If you had to lose a series leading into a series against the team that you’re chasing, and you had to pick only one game to win, you’d definitely pick the last game. Glass half-full? Yeah, so what. The Yankees pulled it all together tonight: hitting, pitching and defense.

Welcome back to Earth, John Maine. The Yankees worked Maine over to the tune of 5 earned in 5 innings on 8 hits and 3 walks. The most heartening thing about the game for the Yanks was their patience (Maine threw 107 pitches in his 5 innings) and their power. Jeter, Posada and A-Rod all hit monster home runs. Shea barely held A-Rod’s, it hit the fence at the back of the bleachers on a line. Posada’s landed in the third deck in right. Endy Chavez barely moved when Jeter hit his line drive bomb into the seats in left-center.

The game turned on a bloop. The Yankees had Maine on the ropes throughout the first three innings, but couldn’t push a run across. In the fourth, they had first and second with one out and the pitcher up. Tyler Clippard (more on him later), laid down a sacrifice bunt to move the runners up with two down. Johnny Damon stepped in, on an 0–2 pitch he blooped one in front of a diving Shawn Green in right. This was the break they needed. Both runs scored, and Derek Jeter stepped up to the plate with a 2–1 lead. By the time he got back to the bench it was 4–1.

The pitching was outstanding. Tyler Clippard opened the game by striking Jose Reyes out on a sharp curve in the dirt, and he only hit one speed bump after that. An opposite field bomb to David Wright. Clippard’s final line: 6 IP, 1 earned, 3 hits, 3 walks, 6 Ks. Proctor pitched a scoreless seventh and eight, then Mo came in to get some work before the Sox series. This was the only downer of the night for the Yanks.
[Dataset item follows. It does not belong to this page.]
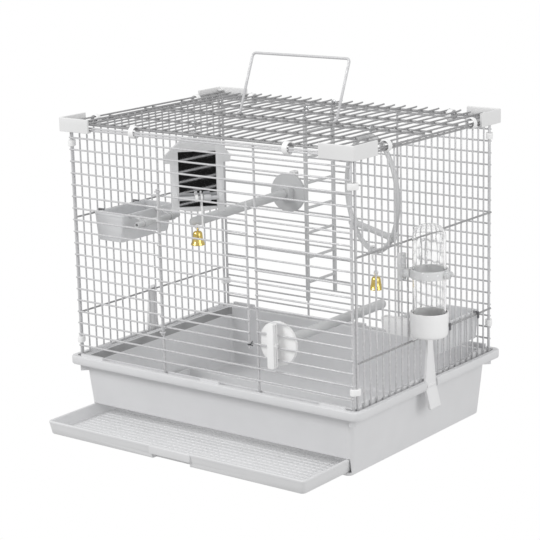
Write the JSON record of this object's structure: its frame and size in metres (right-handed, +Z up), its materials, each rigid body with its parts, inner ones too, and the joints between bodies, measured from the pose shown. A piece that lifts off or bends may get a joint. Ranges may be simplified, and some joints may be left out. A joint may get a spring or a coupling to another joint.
{
  "type": "folding bird cage",
  "caption": "Folding wire bird cage on a plastic base with slide-out tray, hinged door, carry handle, perches, swing, ladder, mirror, feeders and drinker.",
  "frame": {"origin": "floor level under the middle of the cage, on the pad below the tub's floor", "axes": "+X to the right seen from the door side, +Y to the back, +Z up"},
  "size_m": [0.3912, 0.3111, 0.3636],
  "materials": {
    "wire_paint": "gloss silver-grey powder coat",
    "tub_plastic": "satin moulded plastic, light grey",
    "tray_plastic": "satin moulded plastic, light grey",
    "white_plastic": "gloss moulded plastic, white",
    "grey_plastic": "satin moulded plastic, grey",
    "clear_plastic": "clear moulded plastic",
    "mirror_glass": "polished",
    "bell_brass": "polished gold plate",
    "steel_wire": "bright zinc plate",
    "dark_metal": "blackened spring steel"
  },
  "bodies": {
    "cage": {"base_tub": "tub_plastic", "front_panel": "wire_paint", "back_panel": "wire_paint", "left_panel": "wire_paint", "right_panel": "wire_paint", "top_panel": "wire_paint", "ring_clips": "white_plastic", "corner_clips": "white_plastic", "bracket_front_left": "white_plastic", "bracket_front_right": "white_plastic", "bracket_rear_left": "white_plastic", "bracket_rear_right": "white_plastic", "latch_pins": "steel_wire", "mirror_hook": "steel_wire", "perch_upper_clamp": "white_plastic", "perch_lower_clamp": "white_plastic", "drinker_holder": "grey_plastic", "drinker_cup": "white_plastic"},
    "tray": {"slide_tray": "tray_plastic"},
    "door": {"front_door": "wire_paint", "door_hook": "dark_metal"},
    "handle": {"carry_handle": "wire_paint"},
    "latch_right": {"latch_right": "tub_plastic"},
    "latch_left": {"latch_left": "tub_plastic"},
    "swing": {"swing_ring": "grey_plastic", "swing_perch": "grey_plastic", "swing_hook": "steel_wire", "swing_bell_hook": "steel_wire"},
    "swing_bell": {"swing_bell": "bell_brass", "swing_bell_clapper": "bell_brass"},
    "mirror": {"mirror_frame": "grey_plastic", "mirror_glass": "mirror_glass", "mirror_bar": "grey_plastic", "mirror_bell_hook": "white_plastic"},
    "mirror_bar_ring": {"mirror_bar_ring": "white_plastic"},
    "mirror_bar_knob": {"mirror_bar_knob": "grey_plastic"},
    "mirror_bell": {"mirror_bell": "bell_brass", "mirror_bell_clapper": "bell_brass"},
    "ladder": {"ladder": "grey_plastic", "ladder_hooks": "steel_wire"},
    "perch_upper": {"perch_upper_rod": "grey_plastic", "perch_upper_disc": "grey_plastic"},
    "perch_lower": {"perch_lower_rod": "grey_plastic", "perch_lower_disc": "grey_plastic"},
    "feeder_left": {"feeder_left": "grey_plastic", "feeder_left_perch": "grey_plastic"},
    "feeder_right": {"feeder_right": "grey_plastic", "feeder_right_perch": "grey_plastic"},
    "drinker_tube": {"drinker_tube": "clear_plastic"},
    "drinker_screw": {"drinker_screw": "steel_wire"}
  },
  "joints": [
    {"name": "tray_slide", "type": "slide", "parent": "cage", "child": "tray", "axis": [0, 1, 0], "range_m": [-0.12, 0.07]},
    {"name": "door_hinge", "type": "hinge", "parent": "cage", "child": "door", "pos_m": [-0.0525, -0.1234, 0.1789], "axis": [0, 0, -1], "range_deg": [0, 165]},
    {"name": "handle_fold", "type": "hinge", "parent": "cage", "child": "handle", "pos_m": [0.00335, 0.008, 0.3032], "axis": [1, 0, 0], "range_deg": [-60, 98]},
    {"name": "latch_right_tilt", "type": "hinge", "parent": "cage", "child": "latch_right", "pos_m": [0.1729, -0.002, 0.064], "axis": [0, 1, 0], "range_deg": [0, 35]},
    {"name": "latch_left_tilt", "type": "hinge", "parent": "cage", "child": "latch_left", "pos_m": [-0.1729, -0.002, 0.064], "axis": [0, -1, 0], "range_deg": [0, 35]},
    {"name": "swing_swing", "type": "hinge", "parent": "cage", "child": "swing", "pos_m": [0.1105, -0.004, 0.3032], "axis": [1, 0, 0], "range_deg": [-15, 15]},
    {"name": "swing_bell_swing", "type": "hinge", "parent": "swing", "child": "swing_bell", "pos_m": [0.1143, -0.004, 0.1638], "axis": [1, 0, 0], "range_deg": [-18, 18]},
    {"name": "mirror_turn", "type": "hinge", "parent": "cage", "child": "mirror", "pos_m": [-0.0585, -0.058, 0.29], "axis": [0, 0, 1], "range_deg": [-30, 40]},
    {"name": "mirror_ring_spin", "type": "hinge", "parent": "mirror", "child": "mirror_bar_ring", "pos_m": [-0.05236, -0.06458, 0.2314], "axis": [0.7314, 0.682, 0], "continuous": true},
    {"name": "mirror_knob_spin", "type": "hinge", "parent": "mirror", "child": "mirror_bar_knob", "pos_m": [-0.05236, -0.06458, 0.2314], "axis": [0.7314, 0.682, 0], "continuous": true},
    {"name": "mirror_bell_swing", "type": "hinge", "parent": "mirror", "child": "mirror_bell", "pos_m": [-0.05324, -0.0654, 0.2009], "axis": [0.7314, 0.682, 0], "range_deg": [-18, 18]},
    {"name": "ladder_swing", "type": "hinge", "parent": "cage", "child": "ladder", "pos_m": [-0.013, 0.084, 0.3049], "axis": [0, 1, 0], "range_deg": [-12, 12]},
    {"name": "perch_upper_turn", "type": "hinge", "parent": "cage", "child": "perch_upper", "pos_m": [-0.0758, 0.113, 0.205], "axis": [-0.0635, 0.998, 0], "continuous": true},
    {"name": "perch_lower_turn", "type": "hinge", "parent": "cage", "child": "perch_lower", "pos_m": [0.0805, -0.1144, 0.1173], "axis": [0, 1, 0], "continuous": true},
    {"name": "feeder_left_lift", "type": "slide", "parent": "cage", "child": "feeder_left", "axis": [0, 0, 1], "range_m": [0, 0.012]},
    {"name": "feeder_right_lift", "type": "slide", "parent": "cage", "child": "feeder_right", "axis": [0, 0, 1], "range_m": [0, 0.012]},
    {"name": "drinker_tube_lift", "type": "slide", "parent": "cage", "child": "drinker_tube", "axis": [0, 0, 1], "range_m": [0, 0.06]},
    {"name": "drinker_screw_turn", "type": "hinge", "parent": "cage", "child": "drinker_screw", "pos_m": [0.209, -0.0275, 0.1799], "axis": [0, 1, 0], "continuous": true}
  ]
}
Mo gave up a bomb to Damion Easley in the bottom of the ninth. That doesn’t really bother me, he never has pitched well in mop up duty. What does bother me is that he threw 27 pitches to get the final three outs. He may not be available tomorrow night, if needed.

It’s nice to have a good feeling going into the Red Sox series, and tomorrow night Chien-Ming Wang will take the hill on his normal rest against Tim Wakefield, who got lit up by the Tigers in his last outing. The bad news: even if the Yanks take two out of three from the Sox, they’ll still be 9.5 games back.

Let’s not think about that, though. Tonight, we can rest easy, and our friends over at Loge 13 can put the broom away.

Player of the Game: Derek Jeter: 2 for 4, 1 run, 2 RBIs, 1 HR. (I was leaning toward giving it to Clippard for his first major league win, and a dominant performance, but this game was really Jeter’s. He rose to the occasion tonight, like a captain should.)